Illustration : Le bâtiment Sways – « smart ways to work » –, qui sera développé par l’investisseur Primonial Reim et le promoteur Bouygues Immobilier au cœur d’Issy-Val de Seine, à Issy-les-Moulineaux, fait la part belle à la restauration. Dans l’atrium central du bâtiment, le chef landais Julien Duboué proposera une offre évoluant au fil de la journée et de la semaine, dans une ambiance décontractée – © L’autre Image – Agence d’Architecture Anthony Béchu & Associés – Volume ABC

 

Réinventer les lieux. Repenser les usages. Revisiter l’expérience. Tous les mondes de l’immobilier sont challengés, disruptés, questionnés, voire ébranlés. Pour sauver la valeur des mètres carrés et upgrader celle des actifs, une arme de dissuasion massive émerge telle une lame de fond : le Food & Beverage. Solution miracle ou effet placebo : les opérateurs immobiliers et leurs partenaires serviciels sont à la manœuvre pour repartir sur un nouveau cycle de partenariat. Enjeux…

1 . À la rescousse du commerce

Poste d’observation avancé des évolutions sociétales, le commerce – et son acception la plus aboutie, le centre commercial – fait face à une nouvelle équation à entrées multiples. Moins de commerce utilitaire mais plus d’expérience. Moins de consommateurs (au sens strict du terme) mais plus de flux. Moins d’immobilier mais plus de services. La solution à cette équation difficile tient en deux mots : Food & Beverage.

« La mode du Food & Beverage remonte à une dizaine d’années dans les centres commerciaux. Elle répond à deux questions essentielles : Comment allonger la durée de visite des consommateurs ? Et comment pallier au déclin annoncé des enseignes d’équipement de la personne ? », introduit Christian Dubois, Head of Retail Services France au sein de Cushman & Wakefield. Et d’ajouter : « Le Food & Beverage, qui échappe au passage aux Commissions départementales d’aménagement commercial (CDAC), cumule plusieurs avantages : une bonne rentabilité, la capacité à attirer et à fidéliser une clientèle additionnelle et une complémentarité par rapport au e-commerce. En effet, les plates-formes de livraisons représentent un chiffre d’affaires complémentaire en élargissant la zone de chalandise plus qu’elles ne cannibalisent l’offre physique. »

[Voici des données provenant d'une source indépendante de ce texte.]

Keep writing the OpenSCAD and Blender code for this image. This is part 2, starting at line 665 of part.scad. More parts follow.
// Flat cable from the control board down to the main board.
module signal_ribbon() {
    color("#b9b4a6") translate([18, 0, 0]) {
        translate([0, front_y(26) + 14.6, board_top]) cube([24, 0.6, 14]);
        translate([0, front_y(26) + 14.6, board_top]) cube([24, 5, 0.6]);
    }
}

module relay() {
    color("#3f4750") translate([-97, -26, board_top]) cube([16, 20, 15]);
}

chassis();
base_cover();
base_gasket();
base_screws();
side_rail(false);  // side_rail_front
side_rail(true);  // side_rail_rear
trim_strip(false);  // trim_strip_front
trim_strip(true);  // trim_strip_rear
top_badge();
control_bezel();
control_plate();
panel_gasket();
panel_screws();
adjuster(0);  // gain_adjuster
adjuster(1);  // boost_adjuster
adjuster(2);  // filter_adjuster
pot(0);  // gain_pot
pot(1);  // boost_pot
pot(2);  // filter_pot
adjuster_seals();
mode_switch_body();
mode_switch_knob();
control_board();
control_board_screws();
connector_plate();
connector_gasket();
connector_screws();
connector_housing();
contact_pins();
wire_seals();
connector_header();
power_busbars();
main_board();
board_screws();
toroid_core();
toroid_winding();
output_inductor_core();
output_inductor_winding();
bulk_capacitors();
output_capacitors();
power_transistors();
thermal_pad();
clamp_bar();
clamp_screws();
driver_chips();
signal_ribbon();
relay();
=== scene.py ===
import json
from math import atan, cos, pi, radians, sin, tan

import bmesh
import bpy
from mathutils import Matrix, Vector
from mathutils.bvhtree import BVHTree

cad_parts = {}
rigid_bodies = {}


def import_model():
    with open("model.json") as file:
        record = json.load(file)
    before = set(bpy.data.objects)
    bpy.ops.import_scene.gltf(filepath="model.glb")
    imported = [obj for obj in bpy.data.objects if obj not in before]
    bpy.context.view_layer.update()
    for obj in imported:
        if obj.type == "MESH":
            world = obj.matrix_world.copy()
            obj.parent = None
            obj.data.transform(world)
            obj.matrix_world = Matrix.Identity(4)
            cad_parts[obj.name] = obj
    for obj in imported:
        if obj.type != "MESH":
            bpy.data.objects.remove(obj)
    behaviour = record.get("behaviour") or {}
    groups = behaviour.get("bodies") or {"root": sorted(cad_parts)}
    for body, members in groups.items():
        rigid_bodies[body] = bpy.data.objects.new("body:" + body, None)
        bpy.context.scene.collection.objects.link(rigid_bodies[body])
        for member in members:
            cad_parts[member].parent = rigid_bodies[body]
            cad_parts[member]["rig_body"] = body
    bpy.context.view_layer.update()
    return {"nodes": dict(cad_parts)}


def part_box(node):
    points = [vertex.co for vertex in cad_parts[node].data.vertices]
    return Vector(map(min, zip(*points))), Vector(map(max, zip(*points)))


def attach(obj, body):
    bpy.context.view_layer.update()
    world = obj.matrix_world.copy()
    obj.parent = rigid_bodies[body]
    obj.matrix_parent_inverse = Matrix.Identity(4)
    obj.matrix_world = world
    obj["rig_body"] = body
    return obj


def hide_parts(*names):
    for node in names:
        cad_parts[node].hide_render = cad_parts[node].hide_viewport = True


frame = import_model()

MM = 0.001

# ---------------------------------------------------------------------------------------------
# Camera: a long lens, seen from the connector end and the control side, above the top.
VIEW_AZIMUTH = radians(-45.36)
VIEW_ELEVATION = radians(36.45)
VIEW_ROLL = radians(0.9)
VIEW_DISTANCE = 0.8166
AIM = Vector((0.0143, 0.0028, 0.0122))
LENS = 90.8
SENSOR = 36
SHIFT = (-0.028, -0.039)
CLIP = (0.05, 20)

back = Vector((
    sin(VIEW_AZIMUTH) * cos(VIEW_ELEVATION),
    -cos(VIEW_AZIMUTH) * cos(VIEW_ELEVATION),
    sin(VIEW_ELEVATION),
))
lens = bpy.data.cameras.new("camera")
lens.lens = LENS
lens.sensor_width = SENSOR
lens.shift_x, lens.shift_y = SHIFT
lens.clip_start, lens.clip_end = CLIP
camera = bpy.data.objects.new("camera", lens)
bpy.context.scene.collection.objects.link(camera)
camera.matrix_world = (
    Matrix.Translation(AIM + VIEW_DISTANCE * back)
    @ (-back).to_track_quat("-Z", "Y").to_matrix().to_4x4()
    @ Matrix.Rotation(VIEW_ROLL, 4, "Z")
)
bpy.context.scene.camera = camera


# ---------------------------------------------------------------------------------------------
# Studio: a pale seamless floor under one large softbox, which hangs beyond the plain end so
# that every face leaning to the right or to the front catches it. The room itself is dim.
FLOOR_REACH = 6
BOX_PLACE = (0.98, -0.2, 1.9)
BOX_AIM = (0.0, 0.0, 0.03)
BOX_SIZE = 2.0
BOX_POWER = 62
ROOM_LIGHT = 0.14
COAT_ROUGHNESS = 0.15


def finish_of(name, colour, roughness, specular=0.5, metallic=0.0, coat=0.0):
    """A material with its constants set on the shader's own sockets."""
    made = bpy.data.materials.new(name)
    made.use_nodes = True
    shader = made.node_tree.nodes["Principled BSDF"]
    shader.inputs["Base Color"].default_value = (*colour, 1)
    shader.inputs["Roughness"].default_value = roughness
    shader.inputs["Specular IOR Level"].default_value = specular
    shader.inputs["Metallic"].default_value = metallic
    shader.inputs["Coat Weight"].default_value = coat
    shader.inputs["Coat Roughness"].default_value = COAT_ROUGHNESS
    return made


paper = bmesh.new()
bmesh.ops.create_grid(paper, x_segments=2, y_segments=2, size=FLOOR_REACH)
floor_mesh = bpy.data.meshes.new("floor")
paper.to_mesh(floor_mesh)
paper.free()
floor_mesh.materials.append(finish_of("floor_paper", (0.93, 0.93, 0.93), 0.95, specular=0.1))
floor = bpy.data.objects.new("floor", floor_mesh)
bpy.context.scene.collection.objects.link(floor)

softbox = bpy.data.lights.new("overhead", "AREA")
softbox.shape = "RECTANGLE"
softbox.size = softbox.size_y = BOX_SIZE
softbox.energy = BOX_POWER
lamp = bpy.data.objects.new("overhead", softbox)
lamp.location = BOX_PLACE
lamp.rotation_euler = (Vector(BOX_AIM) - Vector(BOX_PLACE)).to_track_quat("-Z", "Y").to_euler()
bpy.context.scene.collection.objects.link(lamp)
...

Il y a une condition essentielle pour que la recette du Food & Beverage fonctionne : réinventer, repenser, compléter l’offre de restauration. Aux côtés du sempiternel mais nécessaire triptyque fast food/brasserie/boulangerie haut de gamme, pointe une autre offre, assise sur d’autres valeurs et véhiculant d’autres images. Celle du bien-manger accessible, favorisé par le recours à une nouvelle génération de chefs et les MOF (meilleurs ouvriers de France). Celle de l’expérience inédite qui mêle les usages et les flux. Celle du lien social qui fait paradoxalement défaut dans le champ de l’urbain. Trois enjeux forts qui donnent au centre commercial d’autres fonctions que celle de consommer : réunir, divertir, faire plaisir. Et qui ne sont pas la seule panacée du commerce.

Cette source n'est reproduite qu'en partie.